Guillermo Giacosa,Opina.21
ggiacosa@peru21.com
La respuesta era permitirle que llorara en brazos amigos y en oídos atentos y comprensivos. La distancia no permitía, desgraciadamente, otra cosa que escucharla con la tensa emoción que nos provocaba sin poder evitar sentir que el rostro que imaginábamos era el mismo que podría ser el de aquellos sufrimientos que nosotros tememos pero que nunca, hasta hoy, hemos padecido. La voz –ya no recuerdo el nombre de esa mujer a la que nunca olvidaré– decía en ese hilo de sonidos casi descuajeringado por tanto silencio acumulado: “Mi madre me castigaba colgándome de las manos y azotándome.
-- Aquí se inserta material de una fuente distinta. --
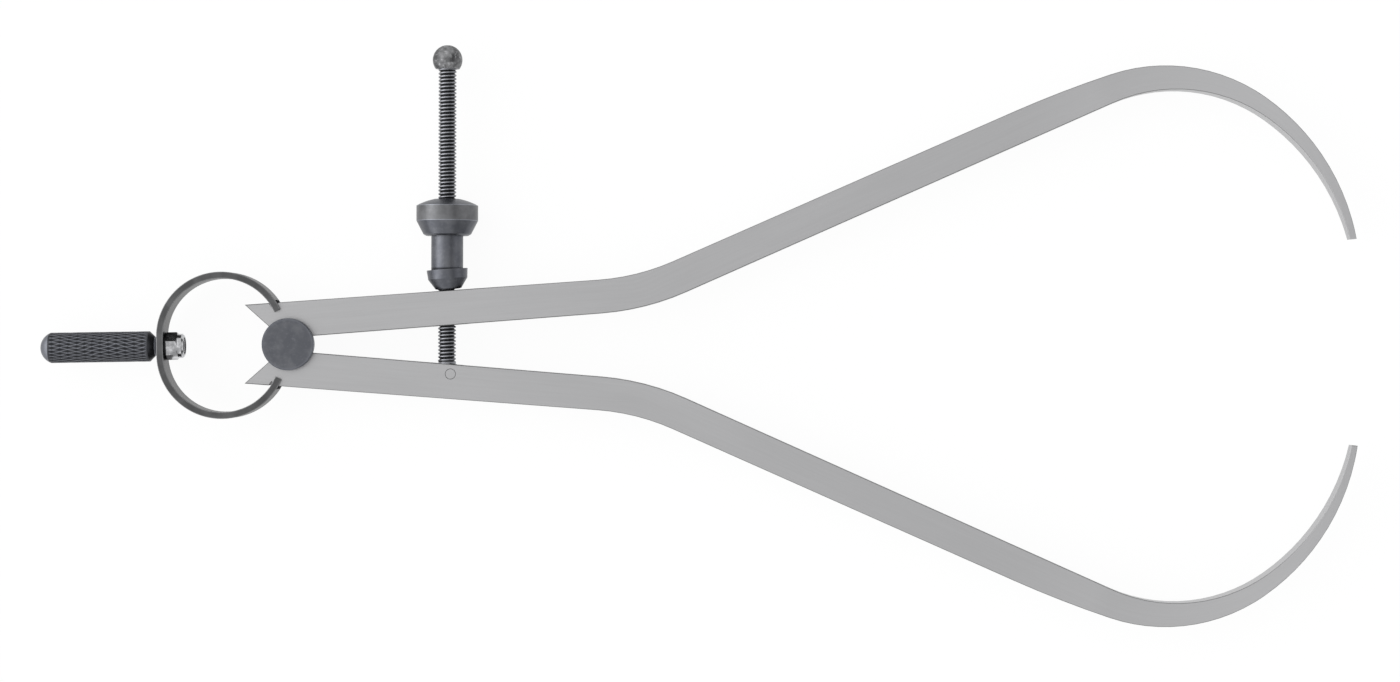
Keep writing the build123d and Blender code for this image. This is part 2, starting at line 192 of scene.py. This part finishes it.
# %% Stud: knurl
def wave(phase):
    """A triangle wave of the phase in turns: 0 at whole turns and 1 half way between them."""
    return 2 * np.abs(phase - np.round(phase))


def knurl_height(along, v):
    """Height of a net of ridges, 0 in the middle of a dent and 1 on a ridge. It is 1 less the
    lower of two triangle waves that slant each way, raised to a power that thins the ridges.
    KNURL_COUNT ridges go round the stud and one crosses every KNURL_PITCH along it. A slow
    sway keeps the rows from being machine-perfect."""
    sway = 0.2 * np.sin(along / 2.3) + 0.15 * np.sin(2 * v + along / 3.1)
    sway = sway + 0.12 * np.sin(3 * v - along)
    round_it, along_it = KNURL_COUNT * v / (2 * np.pi), along / KNURL_PITCH
    right = wave(round_it + along_it + sway)
    left = wave(round_it - along_it + 0.7 * sway)
    return (1 - np.minimum(right, left)) ** 1.8


# %% Stud: mesh
def fade(distance, length):
    """0 where the distance is below 0, 1 where it is past length, and a straight line between."""
    return np.clip(distance / length, 0, 1)


# Heights for the plain parts in the painted light: the dome and the neck get part of the ridges'
# painted highlight, and the bevel a middle grey.
DOME_PAINTED_LIGHT, NECK_PAINTED_LIGHT, BEVEL_PAINTED_LIGHT = 0.85, 0.9, 0.5
profile = stud_profile(240)
along, plain_radius = profile[:, :1], profile[:, 1:]
v = full_turn(288)
height = knurl_height(along, v)
knurled = fade(along - KNURL_START, 0.5) * fade(KNURL_STOP - along, 0.3)
radius = plain_radius - KNURL_DEPTH * knurled * (1 - height)
regions = [along < KNURL_START, along > BEVEL_END - 0.01]
painted_light_height = np.select(regions, [DOME_PAINTED_LIGHT, NECK_PAINTED_LIGHT], BEVEL_PAINTED_LIGHT)
painted_light_height = painted_light_height + (height - painted_light_height) * knurled
stud = closed_rings("knurled_stud", turned((0, 0, 0), STUD_AXIS, along, radius, len(v)), painted_light_height)
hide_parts("finger_stud")
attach(stud, "bow")

# %% [markdown]
# ## Thread of the adjusting screw
#
# The screw has a fine right-hand thread, 0.8 mm from one turn to the next. A helix can be
# made with the Screw modifier on a zigzag line. Worked out on a grid it is simpler: the radius
# drops into a groove wherever the distance along the screw, less the share of a turn, is half
# way between two whole turns. The wave is stretched and cut off, which leaves a flat crest and
# a narrow flat root. The thread runs out shortly before both ends of the screw.

# %% Screw: thread
SCREW_X, SCREW_FOOT, SCREW_END = 35.4, -4.9, 62.3
PITCH, CREST, GROOVE = 0.8, 2.03, 0.42
ROWS_PER_TURN = 12

rows = int((SCREW_END - SCREW_FOOT) / PITCH * ROWS_PER_TURN)
along = np.linspace(SCREW_FOOT, SCREW_END, rows)[:, None]
v = full_turn(48)
groove = np.clip(1.7 * wave(along / PITCH - v / (2 * np.pi)) - 0.5, 0, 1)
depth = groove * fade(along - SCREW_FOOT - 0.7, 0.8) * fade(SCREW_END - 0.1 - along, 0.4)
rings = turned((SCREW_X, 0, 0), (0, 1, 0), along, CREST - GROOVE * depth, len(v))
screw = closed_rings("screw_thread", rings, 1 - depth)

# %% [markdown]
# The screw's other end is a flat eye inside the lower leg, which turns on the cross pin, and a
# thin spigot goes into the ball. Both are plain rings about their axes, so the same helpers
# make them. The eye has a hole, so its section is a closed line, whose last row joins the first.


# %% Screw: eye
def ring_section(name, centre, axis, section, around):
    """A ring with a hole: a small closed section of (along, radius) points, turned about an
    axis."""
    along, radius = np.array(section).T[..., None]
    rings = turned(centre, axis, along, radius, around)
    return add_piece(name, rings.reshape(-1, 3), grid_faces(len(section), around, closed=True))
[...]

Yo solo era una niña”. Y agregó, como para darnos un golpe de nocaut definitivo y como si fuera un dato menor: “era una niña invidente desde que tenía menos de un año de vida por descuido de esa misma madre que me castigaba”. Y luego, con vergüenza, casi como excusándose, agregaba: “Guardo mucho resentimiento contra ella pero ya con 68 años siento que estoy demás, aquí ni mis hijos ni mis nietos me hablan, solo me alimentan”.
Luego de escuchar este testimonio no caben reflexiones, son tan obvias que lo único que puedo agregar a este relato es una pregunta elemental: ¿En qué momento y por qué causas los seres humanos disuelven su dignidad de tales en el fango de la indiferencia y el desamor?